• **Exercise requirements**
Go through the listing and copy each line with the string "this".

• **Source records**
• • • • • • •

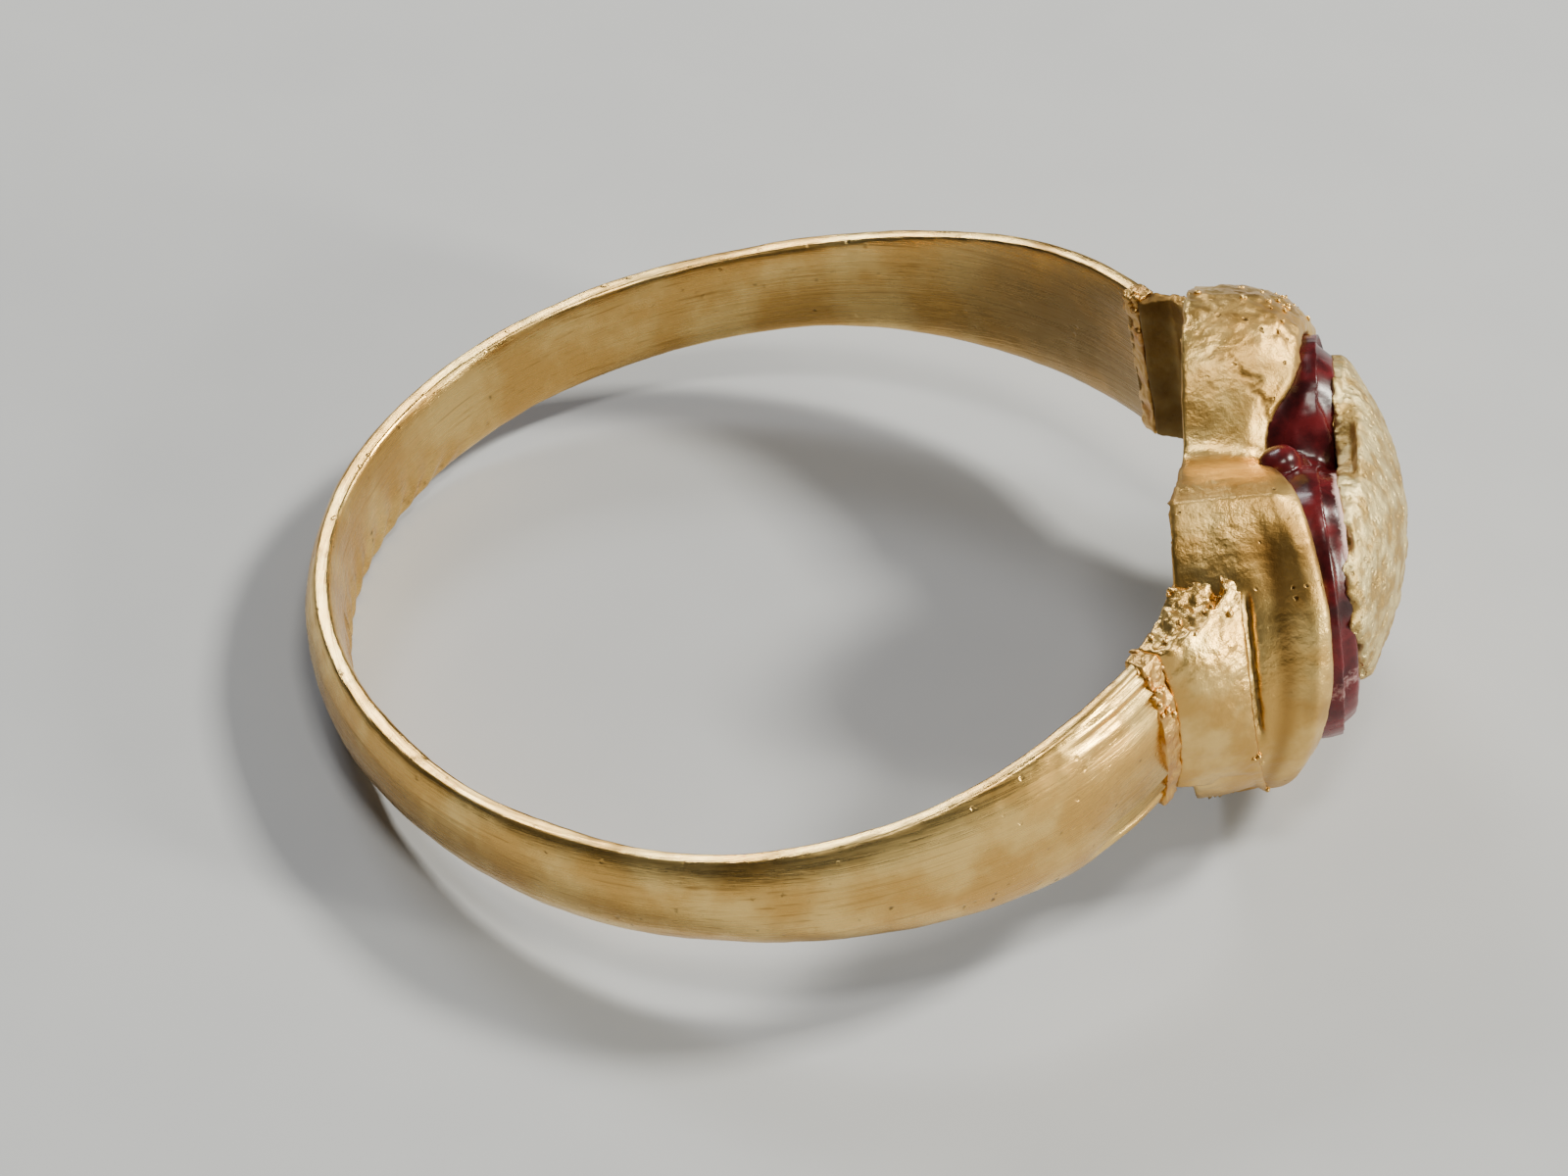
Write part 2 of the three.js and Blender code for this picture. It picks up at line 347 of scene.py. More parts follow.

• • • • • • •

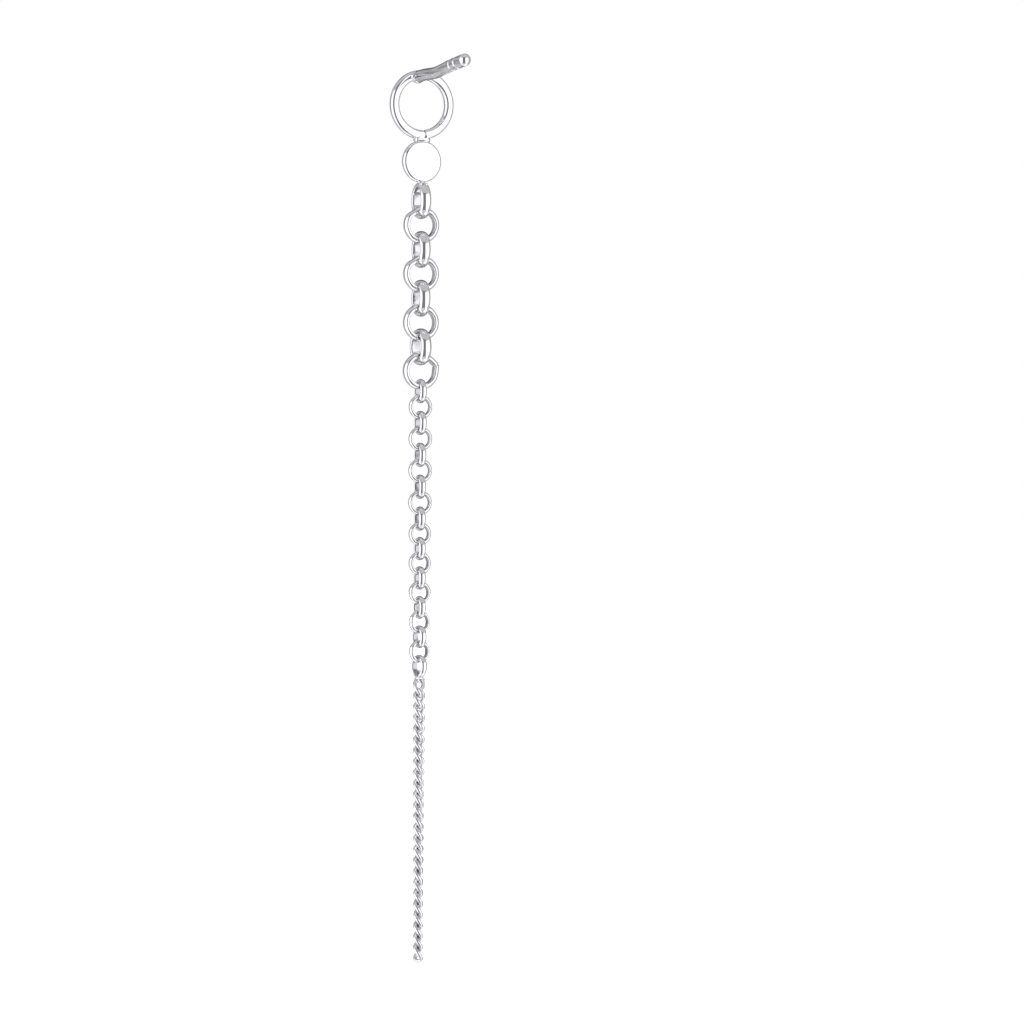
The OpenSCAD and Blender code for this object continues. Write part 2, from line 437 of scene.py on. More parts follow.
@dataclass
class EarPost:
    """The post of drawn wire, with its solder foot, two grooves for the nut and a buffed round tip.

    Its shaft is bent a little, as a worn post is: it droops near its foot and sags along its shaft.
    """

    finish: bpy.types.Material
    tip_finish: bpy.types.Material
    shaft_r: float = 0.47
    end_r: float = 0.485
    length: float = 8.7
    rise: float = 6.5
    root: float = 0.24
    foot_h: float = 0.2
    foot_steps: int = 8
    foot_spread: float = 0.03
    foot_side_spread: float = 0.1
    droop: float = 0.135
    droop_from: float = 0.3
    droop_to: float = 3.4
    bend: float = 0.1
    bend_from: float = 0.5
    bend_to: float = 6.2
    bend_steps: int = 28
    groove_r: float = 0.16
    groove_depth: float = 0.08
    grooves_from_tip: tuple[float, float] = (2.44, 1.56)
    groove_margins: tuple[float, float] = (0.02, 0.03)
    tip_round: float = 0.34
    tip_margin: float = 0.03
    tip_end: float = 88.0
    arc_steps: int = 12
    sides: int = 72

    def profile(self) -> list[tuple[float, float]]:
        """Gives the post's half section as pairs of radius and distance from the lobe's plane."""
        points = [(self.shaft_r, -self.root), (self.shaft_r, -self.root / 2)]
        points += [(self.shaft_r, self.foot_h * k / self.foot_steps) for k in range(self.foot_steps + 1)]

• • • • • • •

• **Response**
Write part 2 of the three.js and Blender code for this picture. It picks up at line 347 of scene.py. More parts follow.
The OpenSCAD and Blender code for this object continues. Write part 2, from line 437 of scene.py on. More parts follow.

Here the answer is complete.